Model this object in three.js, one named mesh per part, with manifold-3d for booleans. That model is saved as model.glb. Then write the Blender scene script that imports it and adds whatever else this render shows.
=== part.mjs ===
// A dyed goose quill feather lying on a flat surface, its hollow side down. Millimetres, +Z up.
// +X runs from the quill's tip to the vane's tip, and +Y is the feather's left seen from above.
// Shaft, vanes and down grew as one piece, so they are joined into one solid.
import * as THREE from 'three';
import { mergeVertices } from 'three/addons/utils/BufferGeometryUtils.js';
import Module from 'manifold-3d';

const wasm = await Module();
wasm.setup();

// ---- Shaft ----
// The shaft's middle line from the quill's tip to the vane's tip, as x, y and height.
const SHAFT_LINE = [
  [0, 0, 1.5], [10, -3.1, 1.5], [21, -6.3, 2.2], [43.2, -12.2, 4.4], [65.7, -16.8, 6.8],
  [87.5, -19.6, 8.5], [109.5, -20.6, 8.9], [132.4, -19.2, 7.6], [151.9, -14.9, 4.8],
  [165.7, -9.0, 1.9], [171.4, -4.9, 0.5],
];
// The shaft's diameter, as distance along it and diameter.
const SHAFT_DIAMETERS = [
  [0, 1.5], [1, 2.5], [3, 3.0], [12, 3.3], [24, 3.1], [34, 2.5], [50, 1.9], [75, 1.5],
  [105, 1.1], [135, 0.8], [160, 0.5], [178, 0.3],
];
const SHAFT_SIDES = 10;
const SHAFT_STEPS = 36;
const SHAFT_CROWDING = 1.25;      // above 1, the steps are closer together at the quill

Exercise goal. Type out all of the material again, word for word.

Answer below.
Model this object in three.js, one named mesh per part, with manifold-3d for booleans. That model is saved as model.glb. Then write the Blender scene script that imports it and adds whatever else this render shows.
=== part.mjs ===
// A dyed goose quill feather lying on a flat surface, its hollow side down. Millimetres, +Z up.
// +X runs from the quill's tip to the vane's tip, and +Y is the feather's left seen from above.
// Shaft, vanes and down grew as one piece, so they are joined into one solid.
import * as THREE from 'three';
import { mergeVertices } from 'three/addons/utils/BufferGeometryUtils.js';
import Module from 'manifold-3d';

const wasm = await Module();
wasm.setup();

// ---- Shaft ----
// The shaft's middle line from the quill's tip to the vane's tip, as x, y and height.
const SHAFT_LINE = [
  [0, 0, 1.5], [10, -3.1, 1.5], [21, -6.3, 2.2], [43.2, -12.2, 4.4], [65.7, -16.8, 6.8],
  [87.5, -19.6, 8.5], [109.5, -20.6, 8.9], [132.4, -19.2, 7.6], [151.9, -14.9, 4.8],
  [165.7, -9.0, 1.9], [171.4, -4.9, 0.5],
];
// The shaft's diameter, as distance along it and diameter.
const SHAFT_DIAMETERS = [
  [0, 1.5], [1, 2.5], [3, 3.0], [12, 3.3], [24, 3.1], [34, 2.5], [50, 1.9], [75, 1.5],
  [105, 1.1], [135, 0.8], [160, 0.5], [178, 0.3],
];
const SHAFT_SIDES = 10;
const SHAFT_STEPS = 36;
const SHAFT_CROWDING = 1.25;      // above 1, the steps are closer together at the quill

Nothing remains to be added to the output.